The United States Supreme Court granted certiorari and vacated the district court decision, pointing out that a different statutory provision, section 215.26, Florida Statutes (1987), authorized a postpayment remedy wherein the taxpayer could pay the tax first and file suit later. The federal Court reasoned:

The effect of the District Court of Appeal's decision below, however, was to cut off Newsweek's recourse to § 215.26. While Florida may be free to require taxpayers to litigate first and pay later, due process prevents it from applying this requirement to taxpayers, like Newsweek, who reasonably relied on the apparent availability of a postpayment refund when paying the tax.

Newsweek, 118 S.Ct. at 905. The federal Court concluded that Newsweek was entitled to proceed via the postpayment route and obtain an adjudication on the merits of its refund claim: "Newsweek is entitled to a clear and certain remedy and thus it can use the refund procedures [in section 215.26] to adjudicate the merits of its claim." Id. at 905.

3. Application to Present Case

Newsweek is inapplicable to the present case. The United States Supreme Court in Newsweek never reached the merits of the refund issue but rather focused only on the remedy that must be made available to a taxpayer seeking an adjudication on the merits of a refund claim. Specifically, the federal Court held that a taxpayer cannot be cut off from a remedy, or avenue of redress, upon which the taxpayer has reasonably relied.
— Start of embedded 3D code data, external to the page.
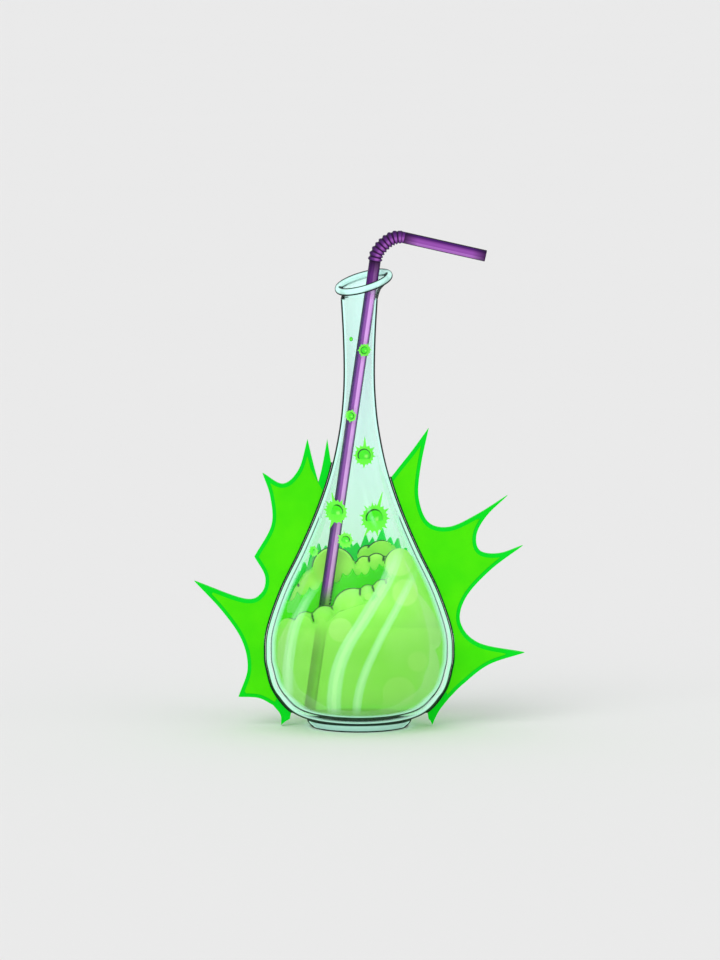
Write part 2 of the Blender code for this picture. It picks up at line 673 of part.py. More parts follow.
def make_splats(parts, cutters, looks, outer, bore):
    """Splats on the front of the inner wall: a star of film with a thicker bead in its middle."""
    reach = BULB_RADIUS
    for name, drawn_across, drawn_up, bead, star, spikes in SPLATS:
        x, z = drawn_x(drawn_across, drawn_up), drawn_z(drawn_up)
        span = (max([reach_mm for _, reach_mm in spikes] + [bead]) + 2.0) * MM
        low, high = z - span, z + span
        thickness = min(BEAD_THICKNESS, BEAD_SLENDERNESS * bead * MM)
        lump_skin = wall_skin(f"bead_skin_{name}", cutters, outer, GAP, thickness, low, high)
        lump = prism(f"splat_bead_{name}", disc_outline(x, z, bead * MM), -reach, -GAP, parts,
                     looks["bead"])
        boolean(lump, lump_skin, "INTERSECT")
        boolean(lump, bore, "DIFFERENCE")
        if not spikes:
            continue
        film_skin = wall_skin(f"film_skin_{name}", cutters, outer, GAP, FILM_THICKNESS, low, high)
        film = prism(f"splat_star_{name}", star_outline(x, z, star, spikes), -reach, -GAP, parts,
                     looks["film"])
        boolean(film, film_skin, "INTERSECT")
        eye = as_cutter(prism(f"eye_{name}", disc_outline(x, z, bead * MM + GAP), -1.1 * reach,
                              0.0, cutters))
        boolean(film, eye, "DIFFERENCE")
        boolean(film, bore, "DIFFERENCE")


# ================================================================ splash wings
LEFT_SCALLOPS = (
    ((-14.4, 130.1), (-16.6, 118.0), (-18.4, 110.6)),
    ((-18.4, 110.6), (-20.4, 118.0), (-23.3, 130.1)),
    ((-23.3, 130.1), (-27.2, 116.5), (-34.3, 109.9), (-43.5, 114.8)),
    ((-43.5, 114.8), (-40.0, 104.0), (-39.6, 91.0), (-47.2, 77.0)),
    ((-47.2, 77.0), (-42.4, 68.0), (-44.2, 60.3), (-52.0, 57.8), (-74.3, 65.9)),
    ((-74.3, 65.9), (-61.5, 52.0), (-52.9, 39.0), (-50.4, 26.0), (-54.5, 13.3)),
    ((-54.5, 13.3), (-45.5, 12.8), (-39.0, 9.6)),
    ((-39.0, 9.6), (-35.6, 5.2), (-35.3, 0.4)),
    ((-35.3, 0.4), (-33.2, 2.2), (-31.3, 3.2)),
)
RIGHT_SCALLOPS = (
    ((15.8, 114.6), (18.0, 117.5)),
    ((18.0, 117.5), (23.6, 124.6), (31.2, 135.1)),
    ((31.2, 135.1), (27.7, 118.1), (26.7, 104.0), (31.0, 92.6), (40.5, 90.3), (53.0, 96.0),
     (66.7, 104.7)),
    ((66.7, 104.7), (57.4, 95.6), (52.8, 87.0), (54.4, 79.6), (63.0, 78.4), (73.6, 82.0)),
    ((73.6, 82.0), (59.0, 70.9), (48.0, 58.4), (45.7, 46.9), (54.0, 37.6), (74.5, 33.4)),
    ((74.5, 33.4), (58.5, 28.0), (47.0, 19.2), (40.6, 12.8)),
    ((40.6, 12.8), (36.0, 6.8), (32.9, 0.4)),
    ((32.9, 0.4), (32.3, 2.2), (31.3, 3.2)),
)
# The drawn heights between which each wing meets the bulb.
LEFT_SEAT = (6.0, 119.5)
RIGHT_SEAT = (6.0, 113.0)
# The scallops that the coloured face follows, and the drawn heights where it meets the seal.
LEFT_FACE = (1, 7, 12.5, 107.0)
RIGHT_FACE = (1, 6, 15.5, 111.0)


def join_scallops(scallops):
    run = []
    for scallop in scallops:
        run += catmull(on_glass(scallop), SCALLOP_STEPS)[:-1]
    return run + on_glass(scallops[-1][-1:])


def bulb_edge(outer, distance, low, high, side):
    """The bulb's outline, moved outwards, from a low height to a high one on one side."""
    run = cut_run(offset_run(outer, [distance for _ in outer]), low, high)
    return [(side * r, z) for r, z in run]


def make_wing(side_name, side, scallops, face, seat_heights, parts, cutters, looks, outer):
    inner_gap = GAP + SEAL_WIDTH + GAP
    half = 0.5 * WING_THICKNESS
    low_z, high_z = (drawn_z(z) for z in seat_heights)
    outline = join_scallops(scallops) + bulb_edge(outer, inner_gap, low_z, high_z, side)
    plate = prism(f"wing_{side_name}", outline, -half, half, parts, looks["border"])
    first, last, face_low, face_high = face
    outside = join_scallops(scallops[first:last])
    inside = bulb_edge(outer, inner_gap, drawn_z(face_low), drawn_z(face_high), side)
    borders = [WING_BORDER] * (len(outside) - 1) + [WING_RIM] * (len(inside) + 1)
    pocket = inset_outline(outside + inside, borders)
    fitted = inset_outline(pocket, [GAP] * len(pocket))
    floor = half - RECESS_DEPTH
    for name, sign in (("front", -1), ("back", 1)):
        ends = sorted((sign * floor, sign * (half + 1 * MM)))
        recess = as_cutter(prism(f"recess_{side_name}_{name}", pocket, *ends, cutters))
        boolean(plate, recess, "DIFFERENCE")
        seat = floor + GAP
        ends = sorted((sign * seat, sign * (seat + INLAY_THICKNESS)))
        prism(f"inlay_{side_name}_{name}", fitted, *ends, parts, looks["inlay"])
    near = bulb_edge(outer, GAP, low_z, high_z, side)
    far = bulb_edge(outer, GAP + SEAL_WIDTH, low_z, high_z, side)
    prism(f"seal_{side_name}", near + far[::-1], -half, half, parts, looks["seal"])


# ================================================================ build
def main():
    clear_scene()
    parts = new_collection("potion_flask")
    cutters = new_collection("cutters")
    glass = principled("clear_glass", (0.78, 1.0, 0.93), 0.04, alpha=0.4, transmission=0.9)
    plastic = principled("purple_plastic", (0.36, 0.10, 0.46), 0.3)
    plastic_dark = principled("purple_bellows", (0.28, 0.06, 0.38), 0.35)
    looks = {
        "potion": principled("green_potion", (0.27, 0.79, 0.10), 0.12, alpha=0.85),
        "surge": principled("bright_potion", (0.07, 0.76, 0.01), 0.15),
        "foam": principled("potion_foam", (0.35, 0.81, 0.12), 0.45),
        "crown": principled("emerald_splash", (0.0, 0.78, 0.07), 0.2),
        "film": principled("splat_film", (0.16, 0.93, 0.03), 0.25),
        "bead": principled("splat_bead", (0.07, 0.90, 0.0), 0.12),
        "border": principled("emerald_border", (0.0, 0.78, 0.02), 0.35),
        "inlay": principled("lime_inlay", (0.06, 0.79, 0.0), 0.3),
        "seal": principled("black_seal", (0.02, 0.03, 0.02), 0.6),
    }
    outer = outer_run()
    make_flask(parts, glass, outer)
    make_foot(parts, glass, outer)
    make_lip(parts, glass)
    end, along = straw_end(outer)
    make_straw(parts, plastic, plastic_dark, end, along)
    bore = straw_bore(cutters, end)
    make_contents(parts, cutters, looks, outer, bore)
    make_splats(parts, cutters, looks, outer, bore)
    make_wing("left", -1, LEFT_SCALLOPS, LEFT_FACE, LEFT_SEAT, parts, cutters, looks, outer)
    make_wing("right", 1, RIGHT_SCALLOPS, RIGHT_FACE, RIGHT_SEAT, parts, cutters, looks, outer)


main()
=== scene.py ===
"""Potion flask with a bendy straw: the finished look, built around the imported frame.

Metres, +Z up. The front looks along -Y and the straw leans and bends towards +X.
"""

import math

import bmesh
import bpy
import numpy as np
from mathutils import Matrix, Vector


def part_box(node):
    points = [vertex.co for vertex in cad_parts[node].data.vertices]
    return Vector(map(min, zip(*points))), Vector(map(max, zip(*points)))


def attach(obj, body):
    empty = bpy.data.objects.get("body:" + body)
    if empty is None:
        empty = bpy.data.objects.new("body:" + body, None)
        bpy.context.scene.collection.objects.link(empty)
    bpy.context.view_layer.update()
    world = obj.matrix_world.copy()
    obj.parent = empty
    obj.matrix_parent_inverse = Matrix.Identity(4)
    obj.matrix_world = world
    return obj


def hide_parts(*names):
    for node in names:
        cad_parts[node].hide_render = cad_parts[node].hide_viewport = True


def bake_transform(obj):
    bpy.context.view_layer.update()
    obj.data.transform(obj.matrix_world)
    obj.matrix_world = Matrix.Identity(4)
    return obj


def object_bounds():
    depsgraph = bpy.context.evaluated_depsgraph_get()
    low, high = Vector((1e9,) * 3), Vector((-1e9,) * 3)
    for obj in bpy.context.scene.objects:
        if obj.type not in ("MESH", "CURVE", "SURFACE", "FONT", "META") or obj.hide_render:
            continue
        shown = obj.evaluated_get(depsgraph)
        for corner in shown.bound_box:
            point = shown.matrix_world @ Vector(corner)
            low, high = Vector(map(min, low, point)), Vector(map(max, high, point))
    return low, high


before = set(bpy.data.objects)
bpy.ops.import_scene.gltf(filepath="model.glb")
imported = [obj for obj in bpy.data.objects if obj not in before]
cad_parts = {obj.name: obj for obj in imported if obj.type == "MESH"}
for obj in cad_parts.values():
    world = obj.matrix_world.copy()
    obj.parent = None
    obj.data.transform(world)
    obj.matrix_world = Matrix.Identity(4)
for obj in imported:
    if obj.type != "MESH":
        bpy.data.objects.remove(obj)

bl_info = {
    "name": "Potion Flask",
    "version": (1, 0, 0),
    "blender": (4, 5, 0),
    "location": "3D View > Sidebar > Potion Flask",
    "description": "Builds a glass potion flask with foam, splats, a bendy straw and splash wings",
    "category": "Object",
}

MM = 0.001
GLASS_SEGMENTS = 160
STRAW_SEGMENTS = 48
LINE_WIDTH = 0.55 * MM
SIGHT_RISE = math.radians(6.0)
LIP_SIGHT_RISE = 0.105
ROLL_FIRST, ROLL_LAST, ROLL_STEP = -105, 215, 8
WALL_INSET = 2.9 * MM
FRONT_RIDGE = 14.5
CAMERA_DISTANCE = 2.6
CAMERA_TARGET = (0.34 * MM, 0.0, 111.6 * MM)
SENSOR_WIDTH = 36.0
VIEW_SIZE = 0.432
SEAL_INNER, SEAL_OUTER = 0.15 * MM, 0.7 * MM
WING_INNER, FACE_INNER = 0.75 * MM, 0.85 * MM
WING_LOW_Z = 6 * MM
INLAY_DEPTH = 0.3 * MM
CAD_BOX = [list(corner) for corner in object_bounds()]
FLASK_LOW, FLASK_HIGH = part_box("flask_body")
TUBE_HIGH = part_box("straw_lower_tube")[1]


# ================================================================ sizes and colours
def colour(name, text, rgb):
    return bpy.props.FloatVectorProperty(name=name, description=text, default=rgb, size=3, min=0.0,
                                         max=1.0, subtype="COLOR")


def length(name, text, default):
    return bpy.props.FloatProperty(name=name, description=text, default=default, min=0.0,
                                   precision=5, unit="LENGTH")


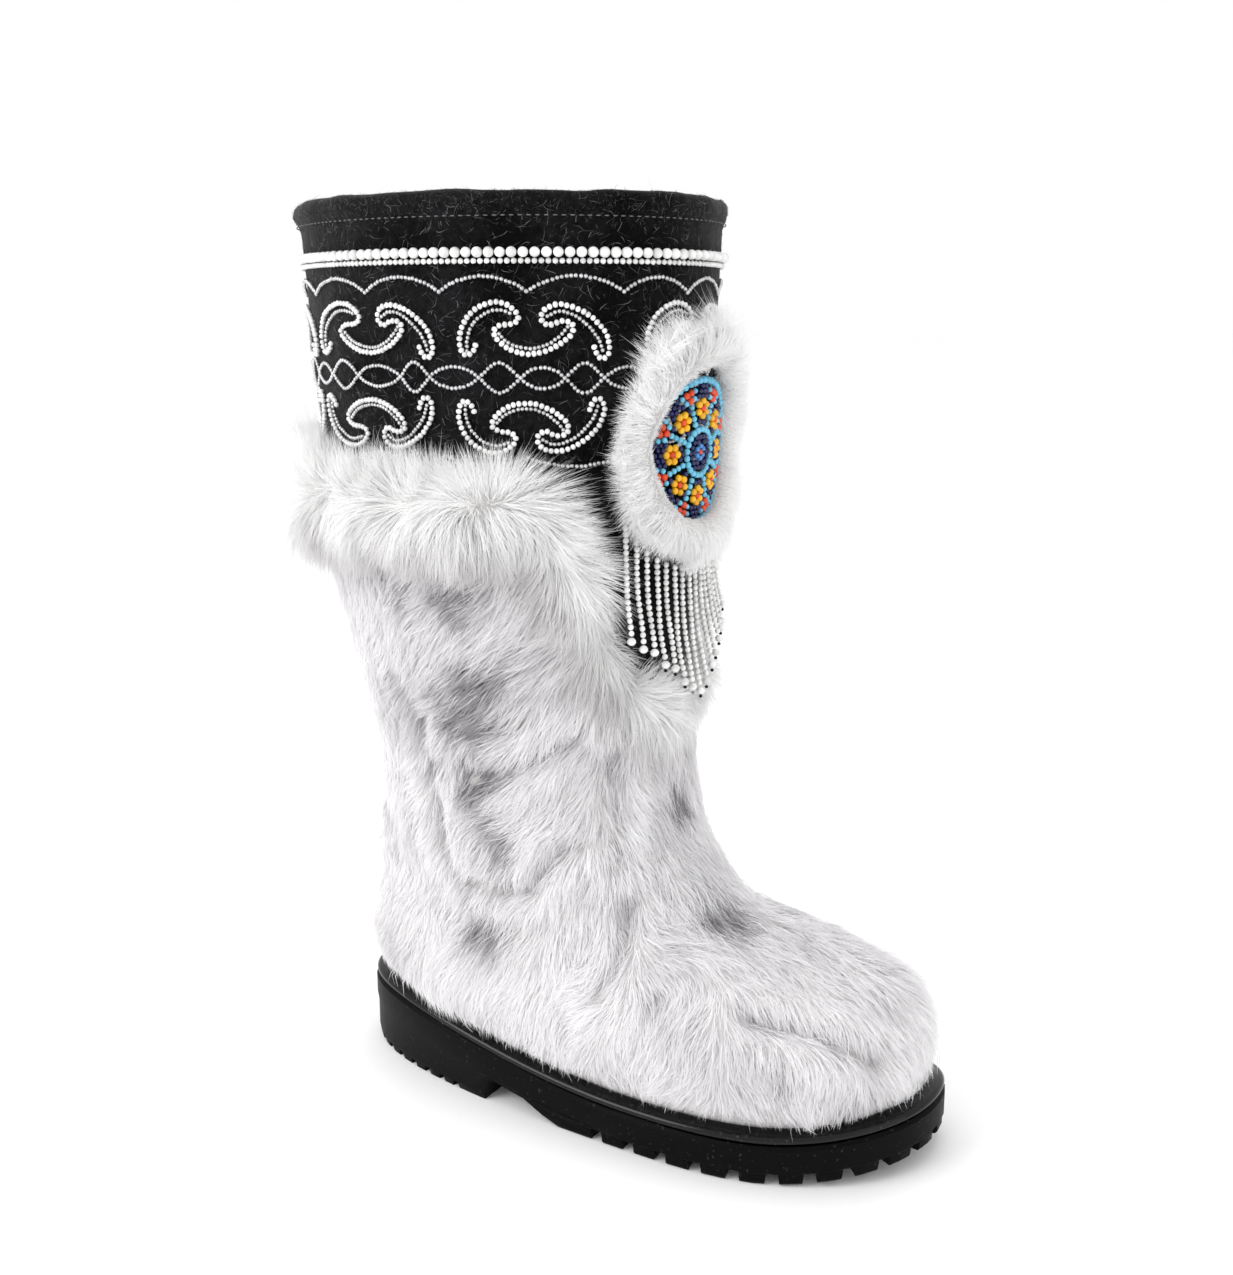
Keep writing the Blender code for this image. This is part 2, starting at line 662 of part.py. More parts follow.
def medallion(collection, parent):
    rng = random.Random(9)
    turns = even_turns(28)

    def ring(reach, out):
        return [pad_point(math.sin(t) * reach * PAD_HALF_WIDTH, math.cos(t) * reach * PAD_HALF_HEIGHT, out)
                for t in turns]

    def thick(swell, reach):
        return CLEARANCE + mix(PAD_SEAT, PAD_THICKNESS, swell) + dome(reach * PAD_HALF_WIDTH / ROSETTE_RADIUS)

    front = [ring(row["reach"], thick(row["swell"], row["reach"])) for row in named(PAD_COLUMNS, PAD_RINGS)]
    edge = ring(1.0, thick(PAD_EDGE_SWELL, 1.0))
    back = [ring(reach, CLEARANCE * 2) for reach in (0.97, 0.70, 0.35)]
    bm = bmesh.new()
    grid = disc(bm, pad_point(0.0, 0.0, thick(0.0, 0.0)), front + [edge] + back)
    behind = bm.verts.new(pad_point(0.0, 0.0, CLEARANCE * 2))
    for i in range(len(turns)):
        bm.faces.new((behind, grid[-1][i], grid[-1][(i + 1) % len(turns)]))
    bmesh.ops.recalc_face_normals(bm, faces=bm.faces)
    rim = {vert for ring_verts in grid[3:6] for vert in ring_verts}
    fringe_side = PAD_HEIGHT - PAD_HALF_HEIGHT * 0.55
    locks = [face for face in bm.faces
             if all(vert in rim for vert in face.verts) and face.calc_center_median().z > fringe_side]
    centre = pad_point(0.0, 0.0, 0.0)

    def reach_out(middle, normal):
        return ((middle - centre).normalized() + normal * 0.6).normalized() * PAD_LOCK

    pull_locks(bm, locks, reach_out, 0.35, rng)
    return finish("medallion", bm, collection, material("short_white_fur", (0.88, 0.88, 0.89), 0.8), parent)


def rosette(collection, parent):
    turns = even_turns(24)

    def ring(reach, out, flower=0.0):
        points = []
        for t in turns:
            petal = flower * (0.5 + 0.5 * math.cos(8 * t))
            away = reach * ROSETTE_RADIUS
            points.append(pad_point(math.sin(t) * away, math.cos(t) * away, out + petal * ROSETTE_RELIEF))
        return points

    seat = PAD_SEAT + CLEARANCE * 4
    front = []
    for row in named(ROSETTE_COLUMNS, ROSETTE_RINGS):
        out = seat + dome(row["reach"]) + ROSETTE_THICKNESS + row["lift"] * ROSETTE_RELIEF
        front.append(ring(row["reach"], out, row["flower"]))
    back = [ring(reach, seat + dome(reach)) for reach in (1.0, 0.6)]
    bm = bmesh.new()
    middle_out = seat + dome(0.0) + ROSETTE_THICKNESS + ROSETTE_RELIEF
    grid = disc(bm, pad_point(0.0, 0.0, middle_out), front + back)
    behind = bm.verts.new(pad_point(0.0, 0.0, seat + dome(0.0)))
    for i in range(len(turns)):
        bm.faces.new((behind, grid[-1][i], grid[-1][(i + 1) % len(turns)]))
    return finish("rosette", bm, collection, material("glass_beads", (0.05, 0.35, 0.60), 0.25), parent)


def fringe(collection, parent):
    """A header along the pad's lower edge, and a strand drawn down from every other face."""
    pitch = math.radians(STRAND_SPAN) / STRAND_COUNT
    first = math.radians(PAD_TURN - STRAND_SPAN / 2)
    stations = []
    for number in range(STRAND_COUNT):
        middle = first + (number + 0.5) * pitch
        half = STRAND_WIDTH / 2 / leg_speed(middle, PAD_HEIGHT - PAD_HALF_HEIGHT)
        stations += [middle - half, middle + half]

    def top(turn):
        z = PAD_HEIGHT - PAD_HALF_HEIGHT
        away = leg_speed(turn, z) * (turn - math.radians(PAD_TURN)) / (PAD_HALF_WIDTH + 2 * CLEARANCE)
        return PAD_HEIGHT - CLEARANCE * 4 - PAD_HALF_HEIGHT * math.sqrt(max(0.0, 1.0 - away * away))

    corners = ((0.0, 0.0), (1.0, 0.0), (1.0, 1.0), (0.0, 1.0))
    bm = bmesh.new()
    grid = []
    for turn in stations:
        ring = []
        for down, out in corners:
            z = top(turn) - down * HEADER_HEIGHT
            ring.append(bm.verts.new(leg_point(turn, z, CLEARANCE + out * HEADER_THICKNESS)))
        grid.append(ring)
    under = []
    for number, (left, right) in enumerate(zip(grid, grid[1:])):
        for i in range(4):
            j = (i + 1) % 4
            face = bm.faces.new((left[i], left[j], right[j], right[i]))
            if i == 1 and number % 2 == 0:
                under.append(face)
    bm.faces.new(grid[0])
    bm.faces.new(tuple(reversed(grid[-1])))
    bmesh.ops.recalc_face_normals(bm, faces=bm.faces)
    for number, face in enumerate(under):
        turn = (stations[2 * number] + stations[2 * number + 1]) / 2
        spread = abs(2 * (number + 0.5) / STRAND_COUNT - 1)
        end = PAD_HEIGHT - STRAND_END + STRAND_RISE * spread
        start = top(turn) - HEADER_HEIGHT
        middle_out = leg_point(turn, start, CLEARANCE + HEADER_THICKNESS * 0.9 + END_BEAD * 0.2)
        along = (leg_point(turn + 0.01, start) - leg_point(turn - 0.01, start)).normalized()
        outward = Vector((along.y, -along.x, 0.0))
        for row in named(STRAND_COLUMNS, STRAND_SECTION):
            face = bmesh.ops.extrude_discrete_faces(bm, faces=[face])["faces"][0]
            reach = Vector((middle_out.x, middle_out.y, end + END_BEAD * (1.0 - row["down"])))
            half = mix(STRAND_WIDTH, END_BEAD, row["bead"]) / 2
            middle = face.calc_center_median()
            for vert in face.verts:
                away = vert.co - middle
                across = math.copysign(half, away.dot(along))
                depth = math.copysign(half, away.dot(outward))
                vert.co = reach + along * across + outward * depth
    return finish("fringe", bm, collection, material("white_bead_strands", (0.84, 0.84, 0.85), 0.3), parent)


def stand_on_origin(parent, objects):
    """Brings the middle of the boot's box over the origin, with its sole on the floor."""
    bpy.context.view_layer.update()
    graph = bpy.context.evaluated_depsgraph_get()
    corners = []
    for each in objects:
        shape = each.evaluated_get(graph)
        mesh = shape.to_mesh()
        corners += [each.matrix_world @ vert.co for vert in mesh.vertices]
        shape.to_mesh_clear()
    low = Vector([min(c[i] for c in corners) for i in range(3)])
    high = Vector([max(c[i] for c in corners) for i in range(3)])
    parent.location = (-(low.x + high.x) / 2, -(low.y + high.y) / 2, -low.z)
    bpy.context.view_layer.update()


def main():
    for old in list(bpy.data.objects):
        bpy.data.objects.remove(old, do_unlink=True)
    collection = bpy.data.collections.new("winter_boot")
    cutters = bpy.data.collections.new("winter_boot_cutters")
    bpy.context.scene.collection.children.link(collection)
    bpy.context.scene.collection.children.link(cutters)
    stand = bpy.data.objects.new("boot_stand", None)
    collection.objects.link(stand)
    made = [
        outsole(collection, cutters, stand),
        welt(collection, stand),
        insole(collection, stand),
        upper(collection, stand),
        shaft(collection, stand),
        cuff(collection, stand),
        pearl_band(collection, stand),
        medallion(collection, stand),
        rosette(collection, stand),
        fringe(collection, stand),
    ]
    stand_on_origin(stand, made)


main()
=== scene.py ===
# Winter boot with pelt upper, felt shaft, fur cuff and beadwork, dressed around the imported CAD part.
# Blender 4.5. Metres, toe towards +X, outer side towards -Y, +Z up.
import math
import random

import bmesh
import bpy
import numpy as np
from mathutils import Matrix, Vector, noise
from mathutils.bvhtree import BVHTree
from mathutils.kdtree import KDTree


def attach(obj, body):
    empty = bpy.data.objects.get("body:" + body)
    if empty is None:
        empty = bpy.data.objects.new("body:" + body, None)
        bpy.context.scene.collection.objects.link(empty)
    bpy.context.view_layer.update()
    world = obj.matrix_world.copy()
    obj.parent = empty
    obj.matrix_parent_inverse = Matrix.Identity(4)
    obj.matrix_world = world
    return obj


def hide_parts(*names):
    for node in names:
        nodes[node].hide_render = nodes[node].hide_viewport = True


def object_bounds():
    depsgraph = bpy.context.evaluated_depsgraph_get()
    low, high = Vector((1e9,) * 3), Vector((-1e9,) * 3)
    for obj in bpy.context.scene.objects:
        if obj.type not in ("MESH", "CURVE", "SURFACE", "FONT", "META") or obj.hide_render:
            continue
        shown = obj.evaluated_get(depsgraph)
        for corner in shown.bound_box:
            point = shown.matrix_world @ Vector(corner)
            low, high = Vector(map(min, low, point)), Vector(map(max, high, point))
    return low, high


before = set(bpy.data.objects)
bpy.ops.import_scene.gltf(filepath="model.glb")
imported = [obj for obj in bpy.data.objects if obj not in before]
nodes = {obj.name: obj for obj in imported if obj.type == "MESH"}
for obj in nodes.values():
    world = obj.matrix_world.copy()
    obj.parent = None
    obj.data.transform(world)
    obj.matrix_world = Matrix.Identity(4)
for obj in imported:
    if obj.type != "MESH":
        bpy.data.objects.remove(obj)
cadBox = [list(corner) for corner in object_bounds()]
# hair tips are kept within 3% of the CAD box's size plus 9 mm beyond it
hairRoom = [0.03 * (high - low) + 0.009 for low, high in zip(*cadBox)]
mm = 0.001


# Materials
def linearColour(code):
    values = [int(code[i:i + 2], 16) / 255 for i in (1, 3, 5)]
    return tuple(v / 12.92 if v <= 0.04045 else ((v + 0.055) / 1.055) ** 2.4 for v in values) + (1.0,)


def wire(material, node, inputs):
    for socket, value in inputs.items():
        if isinstance(value, bpy.types.NodeSocket):
            material.node_tree.links.new(value, node.inputs[socket])
        else:
            node.inputs[socket].default_value = value
    return node


def addNode(material, kind, inputs=None, **settings):
    node = material.node_tree.nodes.new(kind)
    for key, value in settings.items():
        setattr(node, key, value)
    return wire(material, node, inputs or {})


def newMaterial(name, **inputs):
    made = bpy.data.materials.new(name)
    made.use_nodes = True
    shader = made.node_tree.nodes["Principled BSDF"]
    wire(made, shader, {key.replace("_", " "): value for key, value in inputs.items()})
    return made, shader


def objectPlace(material, scale=(1.0, 1.0, 1.0)):
    place = addNode(material, "ShaderNodeTexCoord")
    return addNode(material, "ShaderNodeMapping", {"Vector": place.outputs["Object"], "Scale": scale})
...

The taxpayer is entitled to proceed upon that avenue and at some point obtain an adjudication—either yea or nay—on the merits of his or her refund claim.

Until the United States Supreme Court stepped in, Newsweek had never obtained an adjudication on the merits of its refund claim. (As noted above, the trial court had granted summary judgment against Newsweek, and the district court had said that Newsweek was not entitled to seek a refund because Newsweek had failed to comply with the statutory prepayment requirements.) The United States Supreme Court vacated the district court judgment and held that Newsweek was entitled to proceed via the postpayment route and obtain an adjudication on the merits.